Lines, tunnels below mean trouble above

12/25/2004
BY CHRISTOPHER D. KIRKPATRICK
BLADE STAFF WRITER
City workers Sam Loy and Sam Basil work on a broken water main on Winnette Drive during a cold Thursday afternoon.
City workers Sam Loy and Sam Basil work on a broken water main on Winnette Drive during a cold Thursday afternoon.

What's buried beneath? It's not a horror movie title but rather a terrifying question for workers considering ripping into a city street with a backhoe.

The murky unknown beneath the asphalt, concrete, and grass holds secrets - tunnels and pipes - sometimes decades, maybe even a century-or-more old.

And with the advents of cable and fiber-optic technologies, it's getting more crowded each year.

Case in point is a plan to build an amphitheater on Promenade Park on the banks of the Maumee.
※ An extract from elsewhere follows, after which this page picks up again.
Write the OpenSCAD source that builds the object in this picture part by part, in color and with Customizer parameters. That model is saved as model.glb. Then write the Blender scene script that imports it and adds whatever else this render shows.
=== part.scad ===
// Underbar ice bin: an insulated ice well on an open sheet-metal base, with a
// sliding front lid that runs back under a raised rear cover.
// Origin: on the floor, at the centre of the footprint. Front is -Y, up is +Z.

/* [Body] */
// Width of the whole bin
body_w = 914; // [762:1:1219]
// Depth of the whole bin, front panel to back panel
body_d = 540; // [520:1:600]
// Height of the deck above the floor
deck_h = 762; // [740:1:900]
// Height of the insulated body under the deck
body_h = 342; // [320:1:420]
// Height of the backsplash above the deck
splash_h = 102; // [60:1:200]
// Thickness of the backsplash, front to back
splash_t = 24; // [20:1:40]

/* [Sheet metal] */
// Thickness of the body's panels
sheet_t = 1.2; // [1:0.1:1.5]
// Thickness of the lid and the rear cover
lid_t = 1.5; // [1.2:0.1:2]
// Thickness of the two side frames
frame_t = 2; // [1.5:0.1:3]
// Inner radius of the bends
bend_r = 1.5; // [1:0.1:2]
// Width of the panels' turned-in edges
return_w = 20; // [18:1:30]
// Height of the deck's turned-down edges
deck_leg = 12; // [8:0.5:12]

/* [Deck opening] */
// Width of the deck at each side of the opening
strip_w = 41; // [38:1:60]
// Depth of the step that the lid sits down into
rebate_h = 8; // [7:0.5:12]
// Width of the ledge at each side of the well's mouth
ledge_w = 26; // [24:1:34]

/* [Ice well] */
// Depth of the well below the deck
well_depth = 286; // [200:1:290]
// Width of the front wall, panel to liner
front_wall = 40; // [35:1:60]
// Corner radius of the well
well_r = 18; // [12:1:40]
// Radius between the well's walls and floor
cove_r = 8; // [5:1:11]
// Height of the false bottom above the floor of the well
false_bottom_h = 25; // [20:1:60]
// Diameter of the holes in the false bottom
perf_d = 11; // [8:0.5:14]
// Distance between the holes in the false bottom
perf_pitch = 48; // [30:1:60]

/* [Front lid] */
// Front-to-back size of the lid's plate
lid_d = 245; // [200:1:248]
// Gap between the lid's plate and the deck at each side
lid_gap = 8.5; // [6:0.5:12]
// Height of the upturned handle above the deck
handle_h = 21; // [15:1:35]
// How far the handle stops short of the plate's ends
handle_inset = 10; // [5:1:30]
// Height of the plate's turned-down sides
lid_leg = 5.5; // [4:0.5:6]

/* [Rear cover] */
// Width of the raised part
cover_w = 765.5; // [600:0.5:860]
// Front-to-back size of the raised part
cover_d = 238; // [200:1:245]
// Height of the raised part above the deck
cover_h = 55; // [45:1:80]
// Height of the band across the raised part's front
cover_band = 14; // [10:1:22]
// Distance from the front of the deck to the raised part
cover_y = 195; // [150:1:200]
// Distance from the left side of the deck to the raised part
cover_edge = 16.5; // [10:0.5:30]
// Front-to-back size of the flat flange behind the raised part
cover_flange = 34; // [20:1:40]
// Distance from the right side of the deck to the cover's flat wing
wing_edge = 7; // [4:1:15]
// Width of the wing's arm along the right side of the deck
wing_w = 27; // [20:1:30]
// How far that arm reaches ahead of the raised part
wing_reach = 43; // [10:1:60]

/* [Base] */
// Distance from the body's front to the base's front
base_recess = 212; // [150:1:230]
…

One of the concerns, though, is that a full mapping of the various pipes, tunnels, and lines underground would have to be completed before moving forward.

Such comprehensive charts do not exist, and rerouting lines for a project can be expensive, city officials said.

In public rights of way, in urban settings, the lines are many.

"There are [natural] gas lines, petroleum lines, fiber optics, Edison [power lines], cable TV, telephone lines, along with sewer mains. You could end up hitting storm sewer on top of all of that," Don Czerniak, president of American Federation of State, County, and Municipal Employees Local 7, said. "In subdivisions, you could end up hitting a sump-pump line running out to the street too," Mr. Czerniak said. "There can be septic tanks in people's yards."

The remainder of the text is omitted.